Write the listing out again, all of it, word for word.

--*--

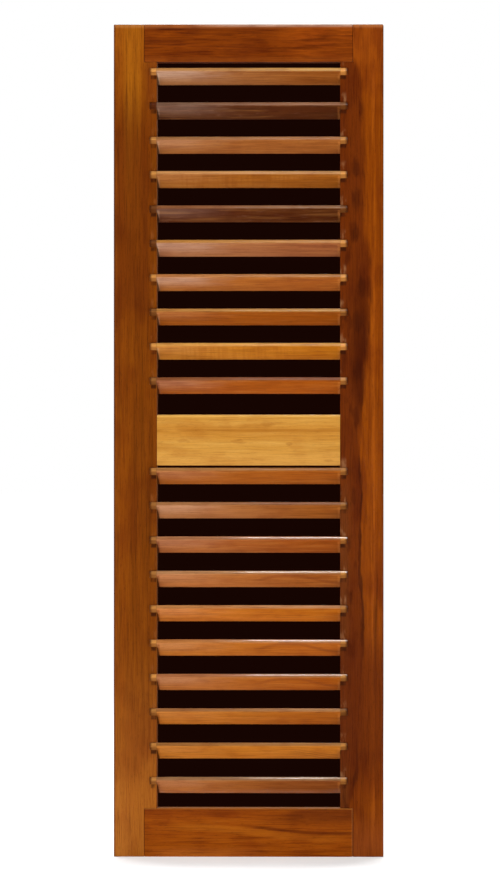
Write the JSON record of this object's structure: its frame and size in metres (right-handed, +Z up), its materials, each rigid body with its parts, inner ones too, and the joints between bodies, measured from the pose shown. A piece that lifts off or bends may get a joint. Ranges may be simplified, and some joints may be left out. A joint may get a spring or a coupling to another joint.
{
  "type": "louvred shutter",
  "caption": "Tall narrow timber shutter leaf with fixed sloping slats in two banks, parted by a pale middle rail, in a varnished frame of stiles and rails.",
  "frame": {"origin": "centre of the leaf's bottom edge, at mid thickness of the frame", "axes": "+Z up the leaf, +X across it to the right seen from the front, -Y towards the front, where the slats' high edges stand proud"},
  "size_m": [0.4, 0.0357, 1.235],
  "materials": {
    "stile": "glossy varnish over natural hardwood",
    "rail": "glossy varnish over natural hardwood",
    "mid_rail": "glossy varnish over natural hardwood",
    "slat_tan": "glossy varnish over natural hardwood",
    "slat_umber": "glossy varnish over natural hardwood",
    "slat_gold": "glossy varnish over natural hardwood",
    "slat_russet": "glossy varnish over natural hardwood"
  },
  "bodies": {
    "root": {"left_stile": "stile", "right_stile": "stile", "top_rail": "rail", "bottom_rail": "rail", "mid_rail": "mid_rail", "slat_01": "slat_tan", "slat_02": "slat_umber", "slat_03": "slat_tan", "slat_04": "slat_gold", "slat_05": "slat_umber", "slat_06": "slat_tan", "slat_07": "slat_russet", "slat_08": "slat_gold", "slat_09": "slat_gold", "slat_10": "slat_russet", "slat_11": "slat_russet", "slat_12": "slat_tan", "slat_13": "slat_russet", "slat_14": "slat_tan", "slat_15": "slat_russet", "slat_16": "slat_russet", "slat_17": "slat_russet", "slat_18": "slat_gold", "slat_19": "slat_gold", "slat_20": "slat_russet"}
  },
  "joints": []
}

--*--

**Result of this task**
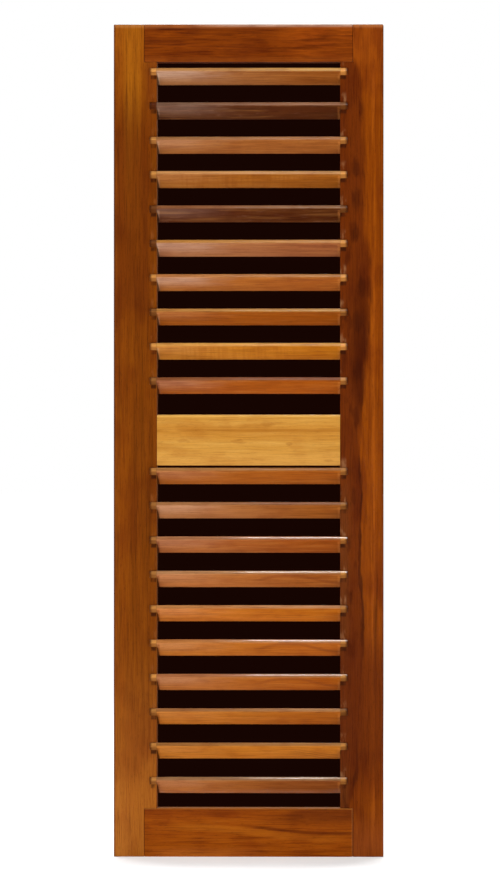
Write the JSON record of this object's structure: its frame and size in metres (right-handed, +Z up), its materials, each rigid body with its parts, inner ones too, and the joints between bodies, measured from the pose shown. A piece that lifts off or bends may get a joint. Ranges may be simplified, and some joints may be left out. A joint may get a spring or a coupling to another joint.
{
  "type": "louvred shutter",
  "caption": "Tall narrow timber shutter leaf with fixed sloping slats in two banks, parted by a pale middle rail, in a varnished frame of stiles and rails.",
  "frame": {"origin": "centre of the leaf's bottom edge, at mid thickness of the frame", "axes": "+Z up the leaf, +X across it to the right seen from the front, -Y towards the front, where the slats' high edges stand proud"},
  "size_m": [0.4, 0.0357, 1.235],
  "materials": {
    "stile": "glossy varnish over natural hardwood",
    "rail": "glossy varnish over natural hardwood",
    "mid_rail": "glossy varnish over natural hardwood",
    "slat_tan": "glossy varnish over natural hardwood",
    "slat_umber": "glossy varnish over natural hardwood",
    "slat_gold": "glossy varnish over natural hardwood",
    "slat_russet": "glossy varnish over natural hardwood"
  },
  "bodies": {
    "root": {"left_stile": "stile", "right_stile": "stile", "top_rail": "rail", "bottom_rail": "rail", "mid_rail": "mid_rail", "slat_01": "slat_tan", "slat_02": "slat_umber", "slat_03": "slat_tan", "slat_04": "slat_gold", "slat_05": "slat_umber", "slat_06": "slat_tan", "slat_07": "slat_russet", "slat_08": "slat_gold", "slat_09": "slat_gold", "slat_10": "slat_russet", "slat_11": "slat_russet", "slat_12": "slat_tan", "slat_13": "slat_russet", "slat_14": "slat_tan", "slat_15": "slat_russet", "slat_16": "slat_russet", "slat_17": "slat_russet", "slat_18": "slat_gold", "slat_19": "slat_gold", "slat_20": "slat_russet"}
  },
  "joints": []
}